What is synthetic identity fraud in higher education?
Synthetic identity fraud involves combining real and fabricated personal information, such as Social Security numbers, names, and dates of birth, to create new, fictitious identities.
In higher education, these identities can be used to submit FAFSA applications and receive financial aid, making them particularly difficult to detect without robust identity verification and fraud detection systems.
How should institutions prepare for new FAFSA identity verification requirements?
Institutions should begin by reviewing their current financial aid identity verification processes and identifying gaps in live verification, workflow management, and audit documentation.

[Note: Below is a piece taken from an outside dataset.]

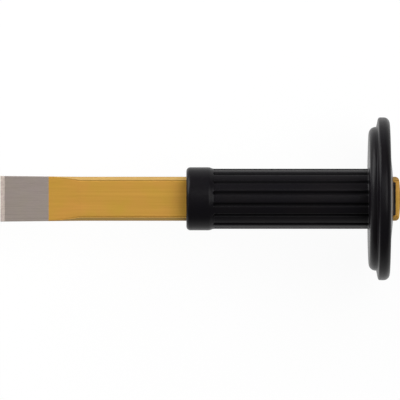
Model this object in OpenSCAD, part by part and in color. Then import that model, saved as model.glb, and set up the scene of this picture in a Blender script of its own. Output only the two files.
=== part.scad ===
// Flat cold chisel with a moulded hand guard.
// The tool lies along +X with its two flats facing +Z and -Z.
// The middle of the cutting edge is the origin, and the struck head is at x = tool_length.
// The forged bar and the guard moulding that is pushed onto it are separate pieces.

/* [Bar] */
// Overall length, from the cutting edge to the crown of the struck head
tool_length = 240; // [200:1:300]
// Width of the rolled bar
bar_width = 26.4; // [22:0.2:30]
// Thickness of the rolled bar
bar_thickness = 7; // [6:0.5:10]
// Width of each long bevel, measured across the flat
bevel_width = 2; // [1.5:0.1:3]
// Depth of each long bevel, measured down from the flat
bevel_depth = 1.05; // [0.6:0.05:1.5]

/* [Cutting end] */
// Length of the end that is ground bare
ground_length = 29; // [20:1:40]
// Thickness of the blade where the ground faces start
ground_thickness = 4.3; // [3.6:0.1:5.5]
// Length of the forged taper between the ground faces and the full bar
forged_taper = 19; // [10:1:35]
// How far each side of the cutting end spreads past the bar
side_spread = 0.5; // [0.1:0.1:1.2]
// Length of each cutting facet, along the tool
facet_length = 2.7; // [1.5:0.1:3.4]
// Angle between the two cutting facets
edge_angle = 60; // [45:1:68]
// Thickness of the narrow land at the cutting edge
edge_land = 0.3; // [0.1:0.1:0.6]

/* [Struck head] */
// Rise of the crown over the head's width
head_crown = 1; // [0.4:0.1:2]
// Radius of the head's corners, seen from the flat side
head_corner_r = 2.2; // [1:0.1:4]
// Radius of the head's edges, seen from the narrow side
head_edge_r = 1.6; // [0.8:0.1:2.5]
// How far the head stands out behind the guard's boss
head_stand_out = 4.6; // [2:0.2:12]

/* [Sleeve] */
// Length of the moulding, from its front end to the boss behind the guard
grip_length = 123.8; // [100:0.2:140]
// Diameter of the plain collar at the front
collar_d = 37.9; // [36.8:0.1:42]
// Length of the collar
collar_length = 13.2; // [8:0.2:20]
// Radius of the collar's front edge
collar_edge_r = 2.4; // [1:0.1:4]
// Length of the cone from the collar down to the ribbed body
shoulder_length = 3.6; // [2:0.2:8]
// Diameter of the ribbed body, over its ribs
body_d = 36.1; // [34:0.1:37.4]
// Clearance between the bar and its channel in the moulding, on each side
channel_clearance = 0.1; // [0.05:0.05:0.3]

/* [Ribs] */
// Number of ribs around the body
rib_count = 16; // [12:1:20]
// Radius of the round-bottomed grooves between the ribs
groove_r = 1.1; // [0.8:0.1:1.6]
// Depth of the grooves
groove_depth = 0.9; // [0.4:0.1:1.4]
// How far a groove runs into the shoulder behind the collar
groove_lead = 1; // [0:0.2:2]
// Plain length between the grooves and the guard
groove_stop = 2; // [1:0.2:6]

/* [Guard] */
// Thickness of the guard from its front face to the foot of its boss
guard_thickness = 13.2; // [11:0.2:20]
// Diameter of the front step
step_d = 86.2; // [70:0.2:92]
// Thickness of the front step
step_thickness = 4.6; // [4.2:0.1:7]
// Radius of the front step's edge
step_edge_r = 4; // [1:0.1:4]
// Radius of the fillet between the body and the guard
root_fillet_r = 1; // [0.5:0.1:4]
// Diameter of the rim
rim_d = 97.8; // [94:0.2:120]
// Angle by which the rim's front face leans back
rim_lean = 10.6; // [0:0.2:20]
// Radius of the rim's front corner
rim_front_r = 1.4; // [0.6:0.1:2]
// Radius of the rim's rear corner
rim_rear_r = 3.6; // [1:0.1:4]
// Angle by which the guard's back falls away from the boss
back_fall = 2.2; // [0.5:0.1:4]

/* [Boss] */
// Diameter of the boss at its foot
boss_foot_d = 56; // [40:1:70]
// Diameter of the flat on top of the boss
boss_top_d = 28; // [28:1:36]
// Height of the boss
boss_rise = 1.2; // [0.5:0.1:5]
// Width of the lug on each flat of the bar
lug_width = 19.4; // [12:0.2:22]
// Thickness of each lug
lug_thickness = 3; // [2:0.1:5]
// Height of each lug above the boss
lug_rise = 1.7; // [0.3:0.1:2.5]
// Corner radius of each lug
lug_corner_r = 1; // [0.5:0.1:1.5]

/* [Hidden] */
$fn = 96;

// Room for a cutting shape to run past the face that it cuts
overrun = 2;

// How far the bevels are carried past the widest part of the blade
bevel_overrun = 1;

// How far the head's round corners and round edges stand out past a smooth join with the crown
corner_ease = 0.1;
edge_ease = 0.3;

// Half sizes of the bar, and of the cutting end
bar_half_w = bar_width / 2;
bar_half_t = bar_thickness / 2;
blade_half_w = bar_half_w + side_spread;
ground_half_t = ground_thickness / 2;
land_half_t = edge_land / 2;
facet_half_t = land_half_t + facet_length * tan(edge_angle / 2);

// Where the blade meets the full bar
taper_end = ground_length + forged_taper;

// Stations of the moulding, along the tool
grip_end = tool_length - head_stand_out;
grip_start = grip_end - grip_length;
collar_end = collar_length;
shoulder_end = collar_end + shoulder_length;
boss_foot = grip_length - boss_rise;
step_front = boss_foot - guard_thickness;
rim_front = step_front + step_thickness;

// Radii of the moulding
collar_r = collar_d / 2;
body_r = body_d / 2;
step_r = step_d / 2;
rim_r = rim_d / 2;
boss_foot_r = boss_foot_d / 2;
boss_top_r = boss_top_d / 2;

// Extrudes an outline drawn in Y and Z along +X
module along_x(length) rotate([90, 0, 90]) linear_extrude(height = length) children();

// Extrudes an outline drawn in X and Z across the tool
module across_y(width) rotate([90, 0, 0]) linear_extrude(height = width, center = true) children();

// Extrudes an outline drawn in X and Y through the tool's thickness
module through_z(height) linear_extrude(height = height, center = true) children();

// Section of the bar, with its four bevels, grown outwards by gap
module bar_section(gap = 0) {
    w = bar_half_w + gap;
    t = bar_half_t + gap;
    polygon([
        [w, t - bevel_depth], [w - bevel_width, t], [bevel_width - w, t], [-w, t - bevel_depth],
        [-w, bevel_depth - t], [bevel_width - w, -t], [w - bevel_width, -t], [w, bevel_depth - t]
    ]);
}

// The bar's flats and bevels, with the bevels carried on past the widest part of the blade
module flats_and_bevels() {
    outer_w = blade_half_w + bevel_overrun;
    inner_w = bar_half_w - bevel_width;
    outer_t = bar_half_t - (outer_w - inner_w) * bevel_depth / bevel_width;
    polygon([
        [outer_w, outer_t], [inner_w, bar_half_t], [-inner_w, bar_half_t], [-outer_w, outer_t],
        [-outer_w, -outer_t], [-inner_w, -bar_half_t], [inner_w, -bar_half_t], [outer_w, -outer_t]
    ]);
}

// Blade outline seen from the flat side, as far as the full bar
module blade_plan() {
    polygon([
        [0, -blade_half_w], [ground_length, -blade_half_w], [taper_end, -bar_half_w],
        [taper_end, bar_half_w], [ground_length, blade_half_w], [0, blade_half_w]
    ]);
}

// Blade outline seen from the narrow side: cutting facets, ground faces and forged taper
module blade_profile() {
    polygon([
        [0, -land_half_t], [facet_length, -facet_half_t], [ground_length, -ground_half_t],
        [taper_end, -bar_half_t], [taper_end, bar_half_t], [ground_length, ground_half_t],
        [facet_length, facet_half_t], [0, land_half_t]
    ]);
}

// Shank and head seen from the flat side: round corners that meet a crown with its top at tool_length
module head_plan() {
    crown_r = (bar_half_w * bar_half_w + head_crown * head_crown) / (2 * head_crown);
    corner_y = bar_half_w - head_corner_r;
    corner_back = crown_r - sqrt(pow(crown_r - head_corner_r, 2) - pow(corner_y, 2)) - corner_ease;
    corner_x = tool_length - corner_back;
    translate([taper_end, -bar_half_w]) square([corner_x - taper_end, bar_width]);
    intersection() {
        translate([tool_length - crown_r, 0]) circle(r = crown_r, $fn = 720);
        union() {
            for (side = [-1, 1]) translate([corner_x, side * corner_y]) circle(r = head_corner_r);
            translate([corner_x - head_corner_r, -corner_y]) square([corner_back + 2 * head_corner_r, 2 * corner_y]);
        }
    }
}

// Shank and head seen from the narrow side: edges rounded over until they meet the crown
module head_profile() {
    edge_x = tool_length + edge_ease - head_edge_r;
    edge_z = bar_half_t - head_edge_r;
    translate([taper_end, -bar_half_t]) square([edge_x - taper_end, bar_thickness]);
    for (face = [-1, 1]) translate([edge_x, face * edge_z]) circle(r = head_edge_r);
    translate([edge_x - head_edge_r, -edge_z]) square([2 * head_edge_r, 2 * edge_z]);
}

// One forging: where the three outlines overlap, the bevels run out by themselves on the taper
module chisel_bar() {
    color([0.72, 0.53, 0.22]) intersection() {
        translate([-overrun, 0, 0]) along_x(tool_length + 2 * overrun) flats_and_bevels();
        through_z(bar_thickness + overrun) {
            blade_plan();
            head_plan();
        }
        across_y(2 * blade_half_w + overrun) {
            blade_profile();
            head_profile();
        }
    }
}

// Outlines of the moulding, drawn as radius and distance from its front end.

// Collar with its rounded front edge, and the cone down to the body
module collar_outline() {
    translate([0, collar_edge_r]) square([collar_r, collar_length - collar_edge_r]);
    square([collar_r - collar_edge_r, collar_length]);
    translate([collar_r - collar_edge_r, collar_edge_r]) circle(r = collar_edge_r);
    polygon([[0, collar_end], [collar_r, collar_end], [body_r, shoulder_end], [0, shoulder_end]]);
}

// Body, with the fillet into the guard's front face
module body_outline() {
    translate([0, collar_end]) square([body_r, boss_foot - collar_end]);
    difference() {
        translate([0, step_front - root_fillet_r]) square([body_r + root_fillet_r, root_fillet_r + step_thickness]);
        translate([body_r + root_fillet_r, step_front - root_fillet_r]) circle(r = root_fillet_r);
    }
}

// Front step of the guard, with its rounded edge
module step_outline() {
    translate([0, step_front]) square([step_r - step_edge_r, guard_thickness]);
    translate([0, step_front + step_edge_r]) square([step_r, step_thickness]);
    translate([step_r - step_edge_r, step_front + step_edge_r]) circle(r = step_edge_r);
}

// Rim and back of the guard: leaning front face, two rounded corners, sloping back and boss
module rim_outline() {
    front_y = rim_front + (rim_front_r + sin(rim_lean) * (rim_r - rim_front_r - step_r)) / cos(rim_lean);
    rear_y = boss_foot - (rim_rear_r + sin(back_fall) * (rim_r - rim_rear_r - boss_foot_r)) / cos(back_fall);
    translate([rim_r - rim_front_r, front_y]) circle(r = rim_front_r);
    translate([rim_r - rim_rear_r, rear_y]) circle(r = rim_rear_r);
    polygon([
        [0, rim_front], [step_r, rim_front],
        [rim_r - rim_front_r + rim_front_r * sin(rim_lean), front_y - rim_front_r * cos(rim_lean)],
        [rim_r, front_y], [rim_r, rear_y],
        [rim_r - rim_rear_r + rim_rear_r * sin(back_fall), rear_y + rim_rear_r * cos(back_fall)],
        [boss_foot_r, boss_foot], [boss_top_r, grip_length], [0, grip_length]
    ]);
}

// One groove between two ribs, with ball ends, drawn along the tool
module groove() {
    start = shoulder_end - groove_lead + groove_r;
    end = step_front - groove_stop - groove_r;
    translate([start, 0, body_r + groove_r - groove_depth]) {
        rotate([0, 90, 0]) cylinder(r = groove_r, h = end - start);
        sphere(r = groove_r);
        translate([end - start, 0, 0]) sphere(r = groove_r);
    }
}

// Lug that bears on one flat of the bar behind the boss
module lug() {
    inner = bar_half_t + channel_clearance;
    translate([grip_length - overrun, 0, inner]) along_x(overrun + lug_rise) {
        translate([-lug_width / 2, 0]) square([lug_width, lug_thickness - lug_corner_r]);
        translate([lug_corner_r - lug_width / 2, 0]) square([lug_width - 2 * lug_corner_r, lug_thickness]);
        for (side = [-1, 1])
            translate([side * (lug_width / 2 - lug_corner_r), lug_thickness - lug_corner_r]) circle(r = lug_corner_r);
    }
}

module hand_guard() {
    color([0.09, 0.09, 0.1]) translate([grip_start, 0, 0]) difference() {
        union() {
            rotate([0, 90, 0]) rotate_extrude() {
                collar_outline();
                body_outline();
                step_outline();
                rim_outline();
            }
            for (face = [0, 1]) mirror([0, 0, face]) lug();
        }
        for (i = [0 : rib_count - 1]) rotate([(i + 0.5) * 360 / rib_count, 0, 0]) groove();
        translate([-overrun, 0, 0]) along_x(grip_length + lug_rise + 2 * overrun) bar_section(channel_clearance);
    }
}

chisel_bar();
hand_guard();
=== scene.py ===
# %% [markdown]
# # A flat chisel with a hand guard
# The tool is two pieces: a forged steel bar, lacquered gold and ground bare at its cutting end, and a
# black rubber moulding that is pushed onto it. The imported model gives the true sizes. This lesson
# dresses it: each piece gets a smooth skin of its own and procedural finishes.

# %% Load the frame
import math
import bpy
import numpy as np
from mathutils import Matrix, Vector


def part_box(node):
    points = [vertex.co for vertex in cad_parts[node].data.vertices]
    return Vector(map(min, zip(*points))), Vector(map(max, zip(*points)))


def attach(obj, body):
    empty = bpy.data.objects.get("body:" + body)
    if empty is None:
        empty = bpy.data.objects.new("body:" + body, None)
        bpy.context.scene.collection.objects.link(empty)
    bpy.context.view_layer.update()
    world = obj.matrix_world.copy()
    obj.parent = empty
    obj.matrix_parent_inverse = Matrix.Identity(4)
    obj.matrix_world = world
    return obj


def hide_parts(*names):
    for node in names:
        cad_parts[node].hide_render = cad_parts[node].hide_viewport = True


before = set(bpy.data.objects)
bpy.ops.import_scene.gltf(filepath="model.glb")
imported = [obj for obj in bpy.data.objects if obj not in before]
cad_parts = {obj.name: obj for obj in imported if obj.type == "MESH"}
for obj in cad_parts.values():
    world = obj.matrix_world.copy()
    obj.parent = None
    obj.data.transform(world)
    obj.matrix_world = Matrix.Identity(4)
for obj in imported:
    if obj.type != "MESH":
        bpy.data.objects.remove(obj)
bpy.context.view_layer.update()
bar_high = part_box("chisel_bar")[1]
guard_low, guard_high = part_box("hand_guard")
MM = 0.001
TOOL_LENGTH = bar_high.x
GRIP_START = guard_low.x
RIM_RADIUS = guard_high.y
print("tool length", round(TOOL_LENGTH, 4), "grip starts at", round(GRIP_START, 4))

# %% [markdown]
# ## The camera
# A tool like this is best shown flat on, without the taper that a near camera gives it. An
# orthographic camera would do that, but a long lens far away keeps a trace of real depth. The camera
# hangs straight above the flat side, and the picture is as wide as the tool is long.

# %% Camera
CAMERA_DISTANCE = 4.5
PICTURE_WIDTH = 0.24
PICTURE_CENTRE = Vector((0.1198, -0.00073, 0.0))
SENSOR = 36.0
FARTHEST_SEEN = 60.0

camera_data = bpy.data.cameras.new("camera")
camera_data.sensor_width = SENSOR
camera_data.lens = SENSOR * CAMERA_DISTANCE / PICTURE_WIDTH
camera_data.clip_end = FARTHEST_SEEN
camera = bpy.data.objects.new("camera", camera_data)
camera.location = PICTURE_CENTRE + Vector((0, 0, CAMERA_DISTANCE))
bpy.context.scene.collection.objects.link(camera)
bpy.context.scene.camera = camera
bpy.context.scene.view_settings.view_transform = "Standard"
print("lens", round(camera_data.lens), "mm")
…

Preparation may include implementing scalable identity verification workflows, improving recordkeeping practices, and ensuring systems can support verification of flagged applicants in alignment with emerging federal guidance.
What should institutions look for in an identity verification solution?
Institutions should look for solutions that support:
Live, synchronous identity verification
Audit-ready documentation and reporting
Integration with existing SIS and financial aid systems
Alignment with federal requirements (e.g., Title IV compliance expectations)
Fraud detection capabilities, including synthetic identity and pattern analysis
A solution should not only verify identity, but also support the broader compliance workflow for flagged FAFSA applications.